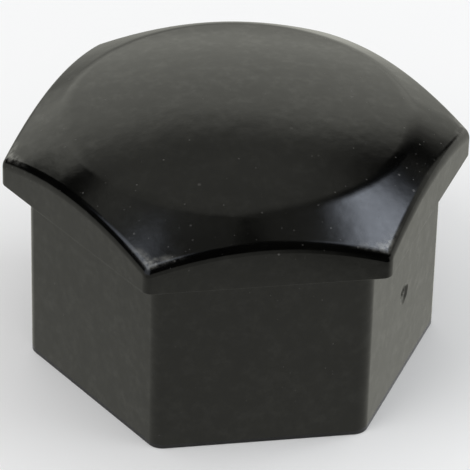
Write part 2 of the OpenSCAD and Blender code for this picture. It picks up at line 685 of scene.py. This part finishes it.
def cap_mesh(shape):
    """The whole skin of the cap as one closed mesh"""
    columns = Columns()
    rings = Rings()
    add_crown(rings, columns, shape)
    window = add_outside(rings, columns, shape)
    inside, ceiling = add_socket(rings, columns, shape)
    grid = np.array(rings.points)
    facing = np.array(rings.normals)
    facing[inside:] = surface_normals(grid, inside)

    count = columns.count
    points = [tuple(p) for p in grid.reshape(-1, 3)]
    normals = [tuple(n) for n in facing.reshape(-1, 3)]
    left, right = columns.gate_span()
    faces = []
    for r in range(len(grid) - 1):
        in_rows = window[0] <= r < window[1]
        for c in range(count):
            if in_rows and left <= c < right:
                continue
            after = (c + 1) % count
            faces.append(
                (r * count + c, (r + 1) * count + c, (r + 1) * count + after, r * count + after)
            )

    top = len(points)
    points.append((0.0, 0.0, Crown(shape).top_z))
    normals.append((0.0, 0.0, 1.0))
    under = len(points)
    points.append((0.0, 0.0, ceiling))
    normals.append((0.0, 0.0, -1.0))
    last = (len(grid) - 1) * count
    for c in range(count):
        after = (c + 1) % count
        faces.append((top, c, after))
        faces.append((under, last + after, last + c))
    add_gate(points, normals, faces, columns, shape, window)

    mesh = bpy.data.meshes.new("cover_cap")
    mesh.from_pydata(points, [], faces)
    mesh.polygons.foreach_set("use_smooth", [True] * len(mesh.polygons))
    mesh.validate()
    mesh.normals_split_custom_set_from_vertices(normals)
    mesh.update()
    return mesh


class Wire:
    """One output of a shader node, with Python's operators standing for Math nodes"""

    def __init__(self, graph, socket):
        self.graph = graph
        self.socket = socket

    def join(self, operation, *values):
        """A Math node on this wire and other wires or numbers"""
        inputs = dict(enumerate((self, *values)))
        return self.graph.node("ShaderNodeMath", {"operation": operation}, inputs)["Value"]

    def __add__(self, other):
        return self.join("ADD", other)

    __radd__ = __add__

    def __sub__(self, other):
        return self.join("SUBTRACT", other)

    def __rsub__(self, other):
        return (self * -1) + other

    def __mul__(self, other):
        return self.join("MULTIPLY", other)

    __rmul__ = __mul__

    def __truediv__(self, other):
        return self.join("DIVIDE", other)

    def __gt__(self, other):
        return self.join("GREATER_THAN", other)

    def rises(self, low, high):
        """0 below one value and 1 above another, with a smooth step between them"""
        settings = {"interpolation_type": "SMOOTHSTEP", "clamp": True}
        inputs = {"Value": self, "From Min": low, "From Max": high}
        return self.graph.node("ShaderNodeMapRange", settings, inputs)["Result"]

    def between(self, low, high, soft):
        """1 between two values and 0 outside them, with smooth edges of a given half width"""
        return self.rises(low - soft, low + soft) * (1 - self.rises(high - soft, high + soft))


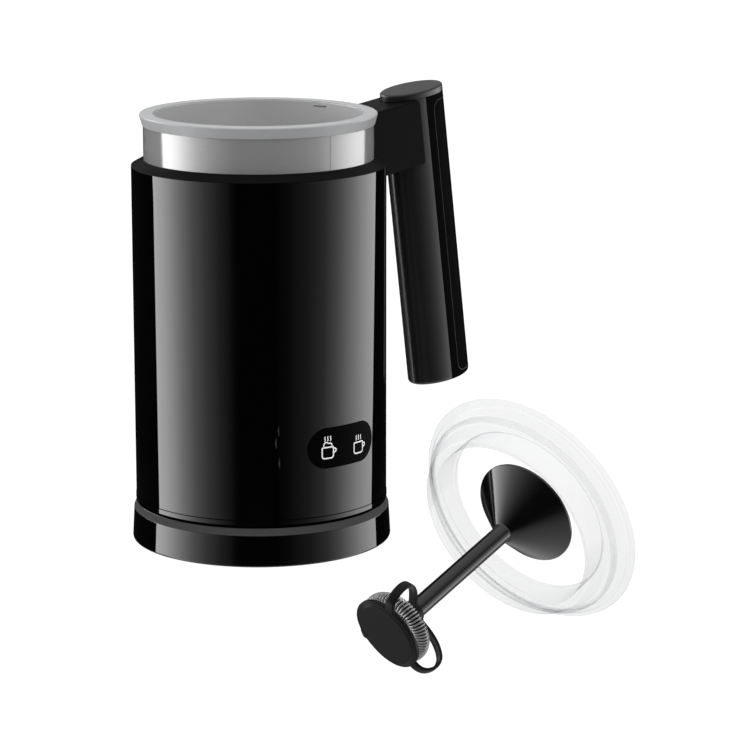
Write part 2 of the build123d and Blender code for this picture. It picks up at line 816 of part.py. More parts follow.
:::::
_EXERCISE INSTRUCTIONS_
Return exactly the lines from the beginning of the data above through the one containing "self.socket = socket", please. Include both end lines and add nothing else.

_ANSWER BELOW_
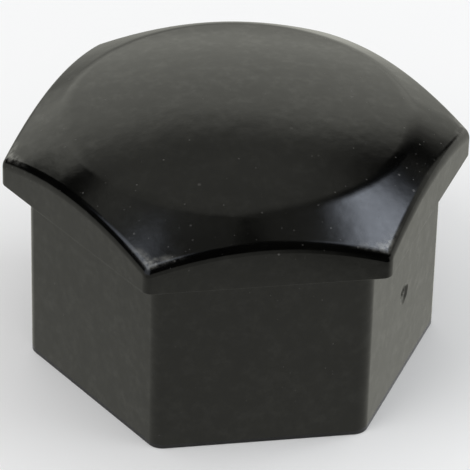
Write part 2 of the OpenSCAD and Blender code for this picture. It picks up at line 685 of scene.py. This part finishes it.
def cap_mesh(shape):
    """The whole skin of the cap as one closed mesh"""
    columns = Columns()
    rings = Rings()
    add_crown(rings, columns, shape)
    window = add_outside(rings, columns, shape)
    inside, ceiling = add_socket(rings, columns, shape)
    grid = np.array(rings.points)
    facing = np.array(rings.normals)
    facing[inside:] = surface_normals(grid, inside)

    count = columns.count
    points = [tuple(p) for p in grid.reshape(-1, 3)]
    normals = [tuple(n) for n in facing.reshape(-1, 3)]
    left, right = columns.gate_span()
    faces = []
    for r in range(len(grid) - 1):
        in_rows = window[0] <= r < window[1]
        for c in range(count):
            if in_rows and left <= c < right:
                continue
            after = (c + 1) % count
            faces.append(
                (r * count + c, (r + 1) * count + c, (r + 1) * count + after, r * count + after)
            )

    top = len(points)
    points.append((0.0, 0.0, Crown(shape).top_z))
    normals.append((0.0, 0.0, 1.0))
    under = len(points)
    points.append((0.0, 0.0, ceiling))
    normals.append((0.0, 0.0, -1.0))
    last = (len(grid) - 1) * count
    for c in range(count):
        after = (c + 1) % count
        faces.append((top, c, after))
        faces.append((under, last + after, last + c))
    add_gate(points, normals, faces, columns, shape, window)

    mesh = bpy.data.meshes.new("cover_cap")
    mesh.from_pydata(points, [], faces)
    mesh.polygons.foreach_set("use_smooth", [True] * len(mesh.polygons))
    mesh.validate()
    mesh.normals_split_custom_set_from_vertices(normals)
    mesh.update()
    return mesh


class Wire:
    """One output of a shader node, with Python's operators standing for Math nodes"""

    def __init__(self, graph, socket):
        self.graph = graph
        self.socket = socket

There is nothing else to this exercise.